Except for Stiefel and Gomes, all these dancers are in the corps de ballet. They do ABT and Taylor proud.
Even after an intermission, Morris's Gong comes as a shock. Michael Chybowski's lighting confronts us with high noon, and Isaac Mizrahi dresses the dancers in Popsicle colors. I'm still blinking when the performers start peeling away from a line and raise prayer-hands above their heads. Five demi-soloist women wear tiny space-age tutus over tights banded to resemble Balinese pants. Angel Corella, Robert Hill, Giuseppe Picone, Isaac Stappas, and Stewart sport earrings. The five principal women (Cornejo, Susan Jaffe, Anna Liceica, Amanda McKerrow, and Michele Wiles) are clothed in big flat tutus, also over banded tights.

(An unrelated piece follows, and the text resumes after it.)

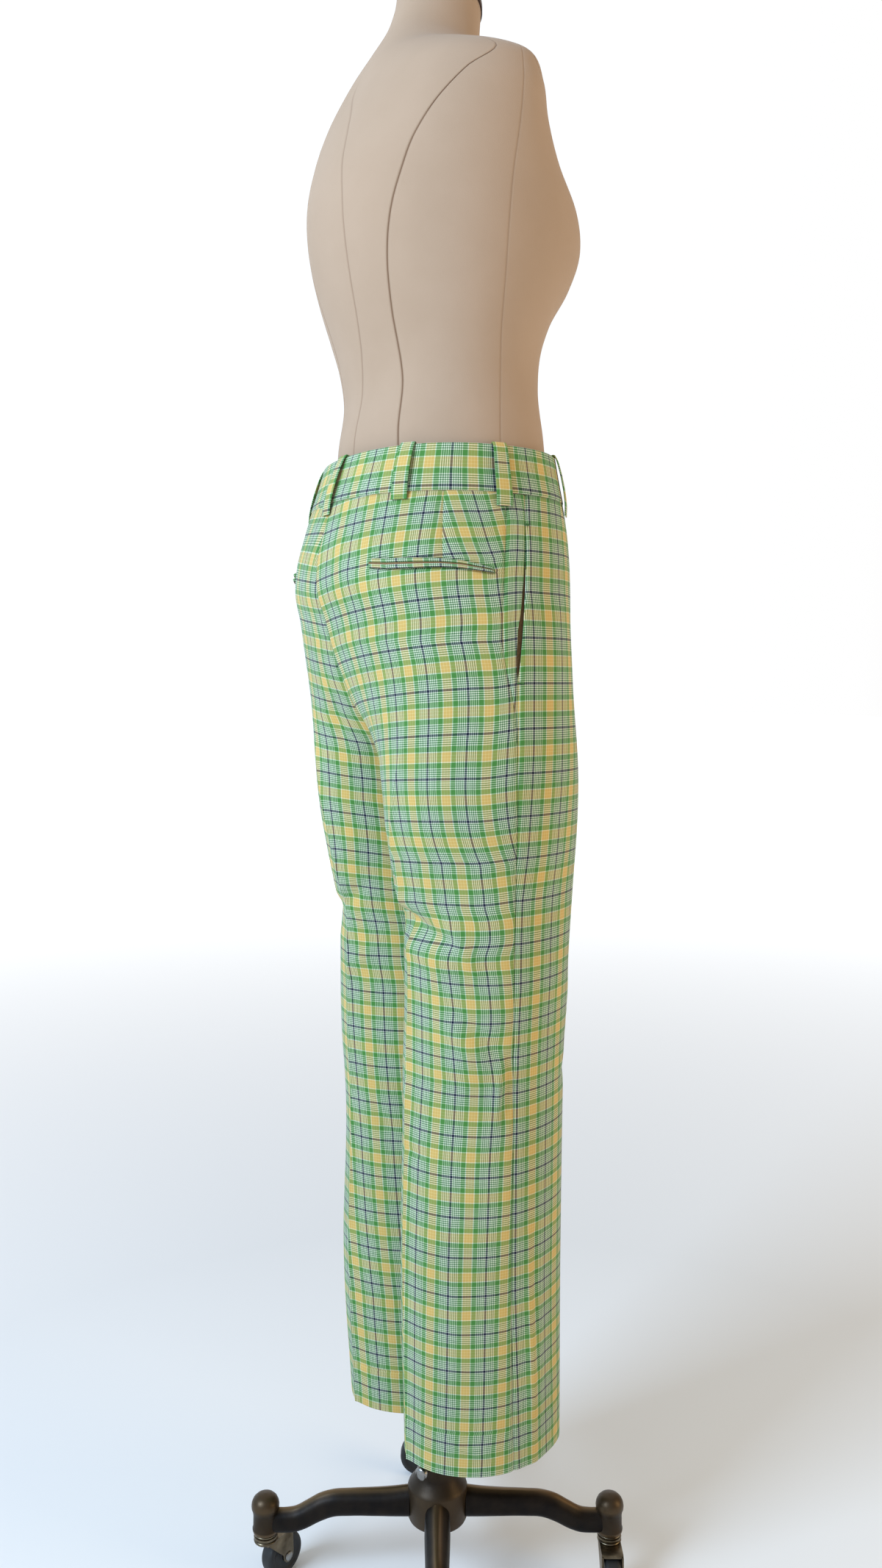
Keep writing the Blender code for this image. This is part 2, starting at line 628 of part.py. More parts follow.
def leg_rings(direction):
    """Eight-sided sections along a leg, from the hub to the middle of its post."""
    across = np.array([-direction[1], direction[0], 0.0])
    rings = []
    for distance, half_width, bottom, top in LEG_SECTION_ROWS:
        middle = (bottom + top) / 2.0
        half_height = (top - bottom) / 2.0
        angle = np.pi / 8.0 + np.pi / 4.0 * np.arange(8)
        wide = half_width * np.cos(angle) / np.cos(np.pi / 8.0)
        high = half_height * np.sin(angle) / np.cos(np.pi / 8.0)
        centre = np.array([direction[0] * distance, direction[1] * distance, middle])
        rings.append(centre + wide[:, None] * across + high[:, None] * np.array([0.0, 0.0, 1.0]))
    return np.array(rings)


def add_cylinder(name, start, end, radius, sides, paint_name, profile=None):
    """A round bar between two points, or one turned by (radius, distance) pairs from start."""
    start = np.array(start)
    axis = np.array(end) - start
    length = np.linalg.norm(axis)
    axis = axis / length
    helper = np.array([0.0, 0.0, 1.0]) if abs(axis[2]) < 0.9 else np.array([1.0, 0.0, 0.0])
    first = np.cross(helper, axis)
    first = first / np.linalg.norm(first)
    second = np.cross(axis, first)
    angle = 2.0 * np.pi * (np.arange(sides) + 0.5) / sides
    profile = profile or ((radius, 0.0), (radius, length))
    rings = [
        start + axis * distance
        + r * (np.cos(angle)[:, None] * first + np.sin(angle)[:, None] * second)
        for r, distance in profile
    ]
    return add_loft(name, np.array(rings), paint_name)


def add_box(name, centre, forward, half, paint_name):
    """A box whose first side runs along forward, its second across, its third up."""
    across = np.array([-forward[1], forward[0], 0.0])
    up = np.array([0.0, 0.0, 1.0])
    corners = []
    for height in (-1.0, 1.0):
        for along, wide in ((-1.0, -1.0), (1.0, -1.0), (1.0, 1.0), (-1.0, 1.0)):
            corner = forward * half[0] * along + across * half[1] * wide + up * half[2] * height
            corners.append(np.array(centre) + corner)
    return add_loft(name, np.array(corners).reshape(2, 4, 3), paint_name)


def flat(yaw):
    return np.array([math.cos(yaw), math.sin(yaw), 0.0])


def add_leg_and_caster(number, direction, trail):
    """One cast leg with its post, the fork that swivels under it, and the fork's wheel."""
    post = direction * POST_DISTANCE
    leg = add_loft(f"base_leg_{number}", leg_rings(direction), "dark_iron")
    post_tool = add_loft(f"post_{number}", turned_rings(POST_PROFILE, POST_SIDES, post[:2]), "dark_iron")
    union(leg, [post_tool])

    axle = post + trail * CASTER_TRAIL + np.array([0.0, 0.0, WHEEL_RADIUS])
    across = np.array([-trail[1], trail[0], 0.0])
    cheek_middle = WHEEL_HALF_WIDTH + CHEEK_GAP + CHEEK_WALL / 2.0
    half_span = WHEEL_HALF_WIDTH + CHEEK_GAP + CHEEK_WALL

    bearing = ((BEARING_RADIUS, CROWN_BOTTOM_Z), (BEARING_RADIUS, POST_BOTTOM_Z - CLOTH_GAP))
    fork = add_loft(f"caster_fork_{number}", turned_rings(bearing, POST_SIDES, post[:2]), "nickel")
    crown_centre = post + trail * CASTER_TRAIL / 2.0
    crown_centre[2] = (CROWN_BOTTOM_Z + CROWN_TOP_Z) / 2.0
    crown_half = (
        CASTER_TRAIL / 2.0 + CHEEK_HALF_LENGTH - 0.001,
        half_span - 0.0003,
        (CROWN_TOP_Z - CROWN_BOTTOM_Z) / 2.0,
    )
    tools = [add_box(f"crown_{number}", crown_centre, trail, crown_half, "nickel")]
    cheek_bottom = WHEEL_RADIUS - CHEEK_DROP
    cheek_top = CROWN_TOP_Z - 0.001
    for side in (-1, 1):
        centre = axle + across * side * cheek_middle
        centre[2] = (cheek_bottom + cheek_top) / 2.0
        half = (CHEEK_HALF_LENGTH, CHEEK_WALL / 2.0, (cheek_top - cheek_bottom) / 2.0)
        tools.append(add_box(f"cheek_{number}_{side}", centre, trail, half, "nickel"))
    pin_reach = across * (half_span + PIN_END)
    tools.append(
        add_cylinder(f"pin_{number}", axle - pin_reach, axle + pin_reach, AXLE_RADIUS, 8, "nickel")
    )
    union(fork, tools)
    add_wheel(f"caster_wheel_{number}", axle, across)


def add_wheel(name, axle, across):
    """A tread of flats with a bore for the pin. One flat of the tread is on the floor."""
    corner = WHEEL_RADIUS / math.cos(math.pi / WHEEL_SIDES)
    up = np.array([0.0, 0.0, 1.0])
    forward = np.cross(across, up)
    angle = 2.0 * np.pi * (np.arange(WHEEL_SIDES) + 0.5) / WHEEL_SIDES
    spoke = np.cos(angle)[:, None] * forward + np.sin(angle)[:, None] * up
    width = WHEEL_HALF_WIDTH
    edge = width - TREAD_ROUND
    rim = ((corner - TREAD_ROUND, -width), (corner, -edge), (corner, edge), (corner - TREAD_ROUND, width))
    bore = AXLE_RADIUS + AXLE_CLEARANCE
    outer = np.array([axle + across * place + radius * spoke for radius, place in rim])
    inner = np.array([axle + across * place + bore * spoke for _, place in rim])
    add_wall(name, outer, inner, "rubber", flip=True, closed=True)


def add_lock_screw():
    direction = flat(LOCK_SCREW_YAW)
    start = np.array([0.0, 0.0, LOCK_SCREW_Z])
    add_cylinder(
        "height_lock_screw", start, start + direction, 0.0, 14, "steel", LOCK_SCREW_PROFILE
    )


def main():
    for obj in list(bpy.data.objects):
        bpy.data.objects.remove(obj, do_unlink=True)
    add_panels()
    add_waistband()
    add_belt_loops()
    add_closure()
    add_pockets()
    add_form()
    add_pole()
    add_hub()
    add_lock_screw()
    for number, trail_yaw in enumerate(TRAIL_YAWS):
        direction = flat(BASE_YAW + number * math.pi / 2.0)
        add_leg_and_caster(number, direction, flat(math.radians(trail_yaw)))


main()
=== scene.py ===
"""Tailored plaid trousers on a dress form with a castered stand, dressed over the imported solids.

Metres, +Z up. The form faces -Y, so the wearer's right side is -X. The trousers are one shell round
the hips that parts into two legs at the crotch. The panels, welts, loops and facings are all read
from that shell, moved in or out along its normal. The plaid is laid out in repeats of the cloth,
kept on each piece as a UV map, so it follows the grain of each panel.
"""

import math

import bpy
import numpy as np
from mathutils import Matrix, Vector


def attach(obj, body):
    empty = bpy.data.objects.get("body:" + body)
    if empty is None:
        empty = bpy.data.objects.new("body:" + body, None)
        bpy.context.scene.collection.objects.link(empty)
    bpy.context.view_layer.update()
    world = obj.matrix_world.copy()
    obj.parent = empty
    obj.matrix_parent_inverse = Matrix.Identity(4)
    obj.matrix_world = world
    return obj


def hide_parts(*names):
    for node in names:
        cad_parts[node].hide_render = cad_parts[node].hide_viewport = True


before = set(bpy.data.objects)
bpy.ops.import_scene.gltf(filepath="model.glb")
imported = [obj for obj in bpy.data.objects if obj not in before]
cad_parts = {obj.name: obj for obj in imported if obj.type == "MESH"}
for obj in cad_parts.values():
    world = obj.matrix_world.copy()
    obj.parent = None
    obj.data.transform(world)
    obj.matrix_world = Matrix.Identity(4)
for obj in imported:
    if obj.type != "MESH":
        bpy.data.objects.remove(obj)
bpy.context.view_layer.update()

# Cloth
WALL = 0.0015
CLOTH_GAP = 0.0003
SEAM_SHARE = 0.0006

# Heights of the trousers
HEM_Z = 0.197
CROTCH_Z = 0.955
WAIST_SEAM_Z = 1.218
BAND_TOP_Z = 1.265
FRONT_RISE_TOP_Z = 1.06
BACK_RISE_TOP_Z = 1.13
LEG_SHAPE_TOP_Z = 1.10
LEG_SHAPE_FULL_Z = 0.84
HIP_FULLNESS = 0.045
LEG_FULLNESS = -0.030

# The pole's push on the legs
PUSH = 0.0185
PUSH_MIDDLE_Z = (1.17, 0.97)
PUSH_OUTER_Z = (1.00, 0.60)
PUSH_REACH = 0.12

BODY_COLUMNS = ("z", "half_width", "front", "back")
BODY_ROWS = (
    (1.270, 0.1375, 0.1075, 0.1080),
    (1.240, 0.1425, 0.1130, 0.1180),
    (1.215, 0.1490, 0.1165, 0.1265),
    (1.190, 0.1555, 0.1185, 0.1340),
    (1.160, 0.1630, 0.1180, 0.1415),
    (1.130, 0.1700, 0.1150, 0.1420),
    (1.100, 0.1750, 0.1120, 0.1335),
    (1.060, 0.1780, 0.1110, 0.1275),
    (1.000, 0.1780, 0.1085, 0.1220),
    (0.840, 0.1740, 0.1060, 0.1150),
)

LEG_COLUMNS = ("z", "front_crease", "front", "back_crease", "back", "outer", "inner")
LEG_ROWS = (
    (1.130, 0.0980, 0.1200, 0.0580, 0.1190, 0.1780, 0.0003),
    (0.955, 0.0980, 0.1170, 0.0610, 0.0970, 0.1720, 0.0003),
    (0.900, 0.0980, 0.1130, 0.0620, 0.0880, 0.1660, 0.0012),
    (0.850, 0.0975, 0.1110, 0.0625, 0.0780, 0.1600, 0.0016),
    (0.785, 0.0970, 0.1110, 0.0625, 0.0640, 0.1535, 0.0019),
    (0.600, 0.0970, 0.1095, 0.0620, 0.0615, 0.1465, 0.0020),
    (0.410, 0.0970, 0.1095, 0.0620, 0.0645, 0.1385, 0.0020),
    (0.197, 0.0970, 0.1105, 0.0620, 0.0605, 0.1375, 0.0020),
)

SIDE_COLUMNS = ("z", "side_y", "inseam_y")
SIDE_ROWS = (
    (1.270, 0.000, 0.005),
    (1.000, 0.000, 0.005),
    (0.700, -0.018, 0.000),
    (0.197, -0.028, -0.005),
)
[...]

Colin McPhee's Tabuh-Tabuhan, for two pianos and orchestra, was inspired by Balinese music; in quieter sections, the pianos sound a little like a gamelan. Morris uses the ballet vocabulary, but also occasional wide-legged, bent-kneed steps. In a pas de deux, Cornejo assumes a lunge, and Picone "promenades" her by grasping one forearm and walking around her. As in both ballet and Balinese dance, the feeling is formal and music controls the rhythms of the movements. The pattern Morris builds with bodies and his clever interplays of symmetry and asymmetry freeze pictures for the eye the way many Asian dance forms do, yet those pictures keep moving. I'm speaking not just of spinning circle formations and hang-in-air leaps, but of seemingly static, frontally oriented designs that travel as if being pulled past us on wheels.
There are more blatantly three-dimensional exceptions to these austere yet scintillating friezelike allusions, such as two striking pas de deux in silence; the first, danced by Stewart and the beautifully silky McKerrow, contrasts smoothness and suddenness and contains some startling turns. Three men briefly lift and toss one another.
Watching Tharp's ballet, your eyes constantly dart to follow the canons careering through the ranks. Morris busies you in another way. He might almost be flipping through a sheaf of pictures showing superb dancers in action, now and then pausing to say, "Now, that's one of my favorites!"
This could be a play, you think, as the lights come on for Maguy Marin's Pour Ainsi Dire at the New Victory (April). A small room, walls with pictures and a cuckoo clock, an old sofa, chairs, three despondent people in shabby clothes. Potted plants edge the stage. Suddenly the people erupt into shrieks and gibberish. Musical crashes hurl them to the floor. Body mics pick up the sound of teeth biting hard.
New Yorkers have seen a couple of Marin's Beckettian pieces and her big, drastically revamped ballet classics (Cinderella and Coppelia). This atypically small work is an exercise in absurdist dance theater. Realities are repeated and rearranged with daunting precision, and communication seems a mountainous task. The three performers move the walls to reconfigure the space, but on a deeper level little changes. Laurent Frick scrubs fanatically at a small picture. No matter how many languages Laura Frigato tries, she can't get him to tell her what he's doing. It takes a while to realize that he may be controlling Denis Mariotte's music.